Yeah, I know. The infantilization of a culture; the desire by the feminist movement to neuter masculinity in their continuing war on boys; the supremacy of political correctness in every institution we’ve allowed by taken over by the academic left; the intentional misuse of linguistic categories for the purposes of power; blah blah blah. You’ve heard it all before.

— Only this time, there’s a happy ending:

[Jerry] Bostic, until very recently, was principal of Brookside Elementary School in Gastonia, N.C. One of the students there was a 9-year-old fourth-grader named Emanyea Lockett.

Little Emanyea must have shown signs that he was on his way to becoming a heterosexual male, and there are elements in America today that would sure like to nip that trend in the bud. Emanyea told one of his fellow students that he thought a certain female teacher was “cute.”

Remember that as you read this story: Emanyea didn’t tell the teacher in question she was “cute.” He said nothing to the teacher at all. His remark was to another student.

A substitute teacher overheard the remark, and thought it was an offense worthy of being reported to Bostic. The principal thought the remark was offensive enough to suspend Emanyea.

For three days.

For sexual harassment.

This, readers, is a phenomenon rightly known as “hysteria.”

[…]

[…] Emanyea’s mother […] went straight to the media with the story about her son’s suspension.

Bostic and the school system of Gaston County, N.C., took quite a bit of well-deserved heat after the story broke.

Reeves McGlohon, the county school superintendent […,] gave Bostic two choices: he could either resign, or be demoted to assistant principal. That’s the official story.

I suspect what was going on in McGlohon’s mind was something like this: “Sorry, Jer, but I’ve got to cover my derriere. Sorry about yours.”

Bostic chose to resign, and then went into full-blown, whining-victim mode.

“To me it’s really a sad final note to a career that I have found very satisfying and enjoy working with kids,” Bostic huffed, according to several news reports. “I really don’t believe I was treated fairly.”

[…]

Bostic isn’t the only one who feels that way. There are those who’ve rushed to his defense, claiming he got a raw deal.

I’m not doing handstands, back flips or cheers about Bostic being fired. But his canning doesn’t leave me prostrate with grief either.

Bostic, by aligning himself with that American element that’s tried to hijack our language and make sexual harassment anything they choose for it to mean, brought this on himself.
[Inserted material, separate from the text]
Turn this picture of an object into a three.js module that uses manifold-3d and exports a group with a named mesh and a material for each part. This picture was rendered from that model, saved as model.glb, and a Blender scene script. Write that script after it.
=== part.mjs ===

This is the way we beat back the left and take back the language they are carefully and with deliberation gaining control over — be it through illegitimate modes of “interpretation,” or through the usurpation of once commonly understood words such as “tolerance” or “fairness” or “hate” or “racism” or “homophobia” or “harassment” or even “liberal” and “right wing” or “extremist,” each of which the left has deconstructed and reconfigured to align with some tenet of collectivism / liberal fascism / and the tyranny of a might-makes-right linguistic paradigm in which “truth” is decided upon by a consensus and judged as truth solely on that merit, regardless of the evident (political) motivations vocal ad hoc groups might have for adopting certain narratives as “truths.”

Frankly, we need more of this kind of push back — and yes, even some public shaming. And no, I don’t feel badly at all that someone so obviously unable to use a degree of discernment lost his cushy gig, and may have to take a hit on part of his publicly-subsidized (and enormously generous, no doubt) lifetime pension.

We’ve been bullied into pretending we can see the merits in these kinds of zero-tolerance decisions by hack bureaucrats pretending to be “educators” or “human resource experts,” and we won’t escape such petty-tyrannical zealotry until we make it clear that those who engage in it will feel the wrath of a community entirely fed up with such complete and utter lunacy — no matter that it’s disguised as earnest policy being marshaled on behalf of ever-new potential “victims” of some discomfort or other.

As I noted back in 2005, in fact. In response to a very earnest “pragmatic” center-rightest, who found my diminishing of the seriousness of such problems downright unhelpful.

The takeaway? The more things don’t change, the more they’re bound to stay the same…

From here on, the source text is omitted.